PALO ALTO (KPIX 5) -- A showdown is set for Monday night in Palo Alto as some residents hope to stop a local tech heavyweight's plans to turn an old mortuary into a private social club.

Former Yahoo CEO Marissa Mayer wants to convert a funeral home on Middlefield Road into a club for women.

Monday afternoon, party planners were putting up flashy Halloween decorations at Mayer's home in Palo Alto.

But neighborhood residents told KPIX 5 they were more concerned with Mayer's other property one block away.

Mayer plans to convert the former mortuary into a busy private women's club.

"This would be incredibly disruptive to the neighborhood, as well as unsafe with all the extra traffic and people coming to the neighborhood," said area resident Lucinda Abbott.

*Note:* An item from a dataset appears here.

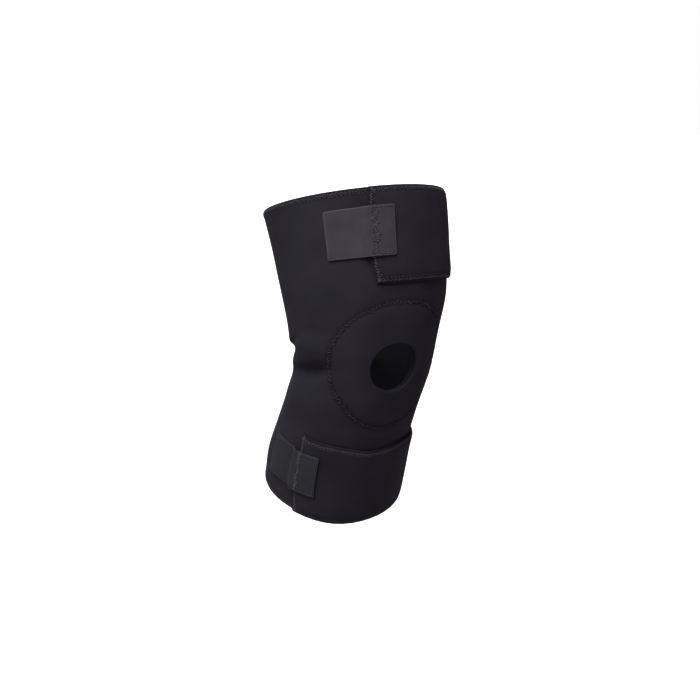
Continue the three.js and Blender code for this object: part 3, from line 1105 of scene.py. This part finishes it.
def overlock(rule, under, edge_line):
    """Arches of an overlock along an edge. The cloth lies to the left of the line."""
    line, ahead = walk(edge_line, OVERLOCK_PITCH / 2)
    inward = left_of(ahead)
    deep = line + inward * OVERLOCK_WIDE
    shallow = line + inward * OVERLOCK_NARROW
    rng = np.random.default_rng(len(line))
    deep = deep + rng.normal(0, NEEDLE_WAVER, deep.shape)
    shallow = shallow + rng.normal(0, EDGE_WAVER, shallow.shape)
    a, up_a = on_surface(rule, deep[:, 0], deep[:, 1])
    b, _ = on_surface(rule, shallow[:, 0], shallow[:, 1])
    low, _ = on_surface(under, shallow[:, 0], shallow[:, 1])
    out = line - inward
    beyond, _ = on_surface(rule, out[:, 0], out[:, 1])
    arches = []
    for k in range(0, len(line) - 1, 2):
        after = min(k + 2, len(line) - 1)
        arches.append((a[k], b[k + 1], up_a[k], OVERLOCK_RADIUS))
        arches.append((b[k + 1], a[after], up_a[k], OVERLOCK_RADIUS * 0.8))
        arches.append((a[k], a[after], up_a[k], OVERLOCK_RADIUS * 0.9))
        arches.append((b[k + 1], low[k + 1], beyond[k + 1] - b[k + 1], OVERLOCK_RADIUS))
    return arches


def flap_outline(flap):
    """The free edges of a flap with the cloth on the left, from the root round the free end."""
    ys = np.linspace(flap["low"], flap["high"], 60)
    ends = x_of(flap["end"]) + slant_of(flap, ys)
    root = x_of(flap["root"])
    tall = high_at(flap, ends[-1]) - flap["low"]
    xs = np.linspace(ends[-1], root, 120)[1:]
    free_end = zip(ends, flap["low"] + (ys - flap["low"]) * tall / (ys[-1] - ys[0]))
    return [(root, flap["low"])] + list(free_end) + list(zip(xs, high_at(flap, xs)))


rim_x = np.linspace(-BACK_SEAM, BACK_SEAM, 200)
top_rim = overlock(body_outer, body_inner, [(x, TOP) for x in rim_x[::-1]])
bottom_rim = overlock(body_outer, body_inner, [(x, BOTTOM) for x in rim_x])
rim_thread = sew("rim_overlock", top_rim + bottom_rim, thread)
upper_loops = overlock(upper_outer, upper_inner, flap_outline(UPPER))
lower_loops = overlock(lower_outer, lower_inner, flap_outline(LOWER))
upper_thread = sew("upper_flap_overlock", upper_loops, thread)
lower_thread = sew("lower_flap_overlock", lower_loops, thread)

# %% [markdown]
# The ring is held by a zigzag nearly 6 mm wide, which follows its worn outline. A zigzag stretches with the
# cloth, where a straight row would break, so it is the usual stitch for a knee.

# %% Zigzag round the ring
ZIGZAG_PITCH, ZIGZAG_WIDE, ZIGZAG_WAVER = 4.4, 5.6, 0.7
THREAD_RADIUS = 0.38 * MM


def stitches(rule, line):
    """One arch from each point of a line to the next."""
    points, ups = on_surface(rule, line[:, 0], line[:, 1])
    return [(points[k], points[k + 1], ups[k], THREAD_RADIUS) for k in range(len(points) - 1)]


def zigzag_seam(rule, corners, wide, pitch):
    line, ahead = walk(corners, pitch / 2)
    swing = np.where(np.arange(len(line)) % 2 == 0, 1, -1)[:, None] * wide / 2
    uneven = np.random.default_rng(len(line)).normal(0, ZIGZAG_WAVER, line.shape)
    uneven[-1] = uneven[0]
    return stitches(rule, line + left_of(ahead) * swing + uneven)


angles = np.linspace(-np.pi, np.pi, 400)
worn_radius = RING_RADIUS - ring_flat(angles)
circle = np.stack([worn_radius * np.cos(angles), worn_radius * np.sin(angles)], -1)
ring_seam = zigzag_seam(body_outer, circle, ZIGZAG_WIDE, ZIGZAG_PITCH)
ring_thread = sew("ring_zigzag", ring_seam, ring_yarn)

# %% [markdown]
# Each tab is held by a plain lockstitch round its sewn part and a close zigzag over the flap's edge. Two
# rows of lockstitch hold the root of each flap.

# %% Lockstitch
LOCK_PITCH = 2.6
LOCK_INSET, LOCK_TO_EDGE = 2, 2.5
RIDGE_INSET, RIDGE_WIDE, RIDGE_PITCH = 4.4, 5.5, 3.4
ROOT_ROWS = (4, 9)


def lockstitch(rule, corners):
    return stitches(rule, walk(corners, LOCK_PITCH)[0])


def tab_seams(tab):
    start, edge, _ = tab_span(tab)
    rule = tab_layer(tab, TAB_WALL)

    def at(x, y):
        return x + float(slant_of(tab["flap"], y)), y

    low, high = tab["low"] + LOCK_INSET, tab["high"] - LOCK_INSET
    left, right = start + LOCK_INSET, edge - LOCK_TO_EDGE
    box = [at(right, low), at(left, low), at(left, high), at(right, high), at(right, low)]
    ridge = [at(edge - RIDGE_INSET, tab["low"] + 1), at(edge - RIDGE_INSET, tab["high"] - 1)]
    return lockstitch(rule, box) + zigzag_seam(rule, ridge, RIDGE_WIDE, RIDGE_PITCH)


tab_thread = sew("tab_lockstitch", tab_seams(UPPER_TAB) + tab_seams(LOWER_TAB), tape_thread)


def root_seams(flap, rule):
    """Two rows that sew a flap's root to the body."""
    root = x_of(flap["root"])
    rows = [[(root + inset, flap["low"] + 1), (root + inset, flap["high"] - 6)] for inset in ROOT_ROWS]
    return [stitch for row in rows for stitch in lockstitch(rule, row)]


root_rows = root_seams(UPPER, upper_outer) + root_seams(LOWER, lower_outer)
root_thread = sew("root_lockstitch", root_rows, thread)

# %% [markdown]
# Every piece rides on the one body that the packed part has and stands for its CAD node, which is hidden.

# %% Frame calls
for piece in [sleeve, pad, upper_flap, lower_flap, upper_tab, lower_tab]:
    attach(piece, "root")
for piece in [rim_thread, upper_thread, lower_thread, ring_thread, tab_thread, root_thread]:
    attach(piece, "root")
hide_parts("sleeve_body")
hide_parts("kneecap_pad")
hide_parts("upper_flap")
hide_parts("lower_flap")
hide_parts("upper_hook_tab")
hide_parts("lower_hook_tab")

# %% [markdown]
# The floor is plain and pale, and so far below that the sleeve's soft shadow falls outside the picture.

# %% Floor
FLOOR_DROP, FLOOR_HALF = 0.9, 20
bm = bmesh.new()
bmesh.ops.create_grid(bm, x_segments=1, y_segments=1, size=FLOOR_HALF)
bmesh.ops.translate(bm, vec=(0, 0, -FLOOR_DROP), verts=bm.verts)
floor = finish_piece("floor", bm, [floor_paint])
floor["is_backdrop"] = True
print("floor", FLOOR_DROP, "m below the knee")

# %% [markdown]
# The lights are suns, which light everything alike however far it is. The wide angle of a sun makes it as
# soft as a large lamp beside the sleeve. Direction and colour are all that needs choosing then.

# %% Lights
def soft_light(name, direction, spread, strength, colour):
    """A sun that shines in a direction, with its spread in degrees."""
    light = bpy.data.objects.new(name, bpy.data.lights.new(name, "SUN"))
    bpy.context.scene.collection.objects.link(light)
    light.rotation_euler = Vector(direction).to_track_quat("-Z", "Y").to_euler()
    light.data.angle = math.radians(spread)
    light.data.energy = strength
    light.data.color = colour


soft_light("key", (0.76, 0.5, -1.3), 40, 6.9, (0.97, 1.015, 0.94))
soft_light("tint", (-0.5, 0.8, -0.2), 60, 0.36, (0.8, 0.22, 1))
soft_light("back", (-0.38, -0.92, -0.2), 30, 3.0, (1, 0.97, 1))
print("a key light from the upper left, a weak violet one in front and one behind the sleeve")

# %% [markdown]
# A white world keeps the background clean. The sleeve itself gets only a dim light from it, faintly violet,
# or its dark cloth would look grey. A gamma a little under 1 gives the picture its contrast.

# %% World
WORLD_LIGHT, GAMMA = 0.22, 0.8
world = bpy.data.worlds.new("studio")
bpy.context.scene.world = world
world.use_nodes = True
nodes, links = world.node_tree.nodes, world.node_tree.links
white = nodes["Background"]
white.inputs["Color"].default_value = (1, 1, 1, 1)
dim = nodes.new("ShaderNodeBackground")
dim.inputs["Color"].default_value = (0.93, 0.86, 1, 1)
dim.inputs["Strength"].default_value = WORLD_LIGHT
seen = nodes.new("ShaderNodeLightPath")
mix = nodes.new("ShaderNodeMixShader")
links.new(seen.outputs["Is Camera Ray"], mix.inputs[0])
links.new(dim.outputs[0], mix.inputs[1])
links.new(white.outputs[0], mix.inputs[2])
links.new(mix.outputs[0], nodes["World Output"].inputs["Surface"])
bpy.context.scene.view_settings.view_transform = "Standard"
bpy.context.scene.view_settings.gamma = GAMMA
print("gamma", GAMMA)

# %% [markdown]
# Last, the size of the dressed part is kept beside the packed part's, to compare the two.

# %% Sizes
new_low, new_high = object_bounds()
sizes = {"cad": [list(cad_box[0]), list(cad_box[1])], "visual": [list(new_low), list(new_high)]}
for end, new, old in zip(("low", "high"), sizes["visual"], sizes["cad"]):
    print(end, "end moved by mm", [round((a - b) / MM, 1) for a, b in zip(new, old)])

She and her husband hap plan to speak out against Mayer's plans at Monday night's city council meeting where the proposal is getting its first reading.

"We really think this project would be good somewhere else," said Hap Abbott. "This is not an area where corporate events need to be taking place."

Last April, Mayer submitted an application at Palo Alto City Hall for the permits to turn the former mortuary into a membership-supported women's club that would hold hundreds of events per year, including workshops, social events and concerts.

But even city officials aren't exactly sure how big the project would be.

"There's a lot of questions about what kind of use is being proposed here," said Palo Alto Planning Manager Josie Gerhardt. "There is some concern about parking traffic and noise and things like that but we don't have all of the details to give all of the answers at this moment."

Mayer has owned this property for several years and neighbors say that

She has had several events or parties here in the past.

Donald Guinn lives next door to the mortuary parking lot.  He said he hasn't made up his mind on the latest plan.

"Overall, a good neighbor, yeah," said Guinn.

But area resident Sharon Parkingson said Mayer is throwing her weight around.

"She is a rich person who bought a house in the neighborhood and is now buying up other parts of the neighborhood," said Parkingson. "And now thinks she's in charge of the neighborhood."

Neighbors plan to pack the city council hearing to weigh in on the proposal and are anxious to hear from Mayer herself.

Neither Mayer nor the project manager responded to calls Monday for comment.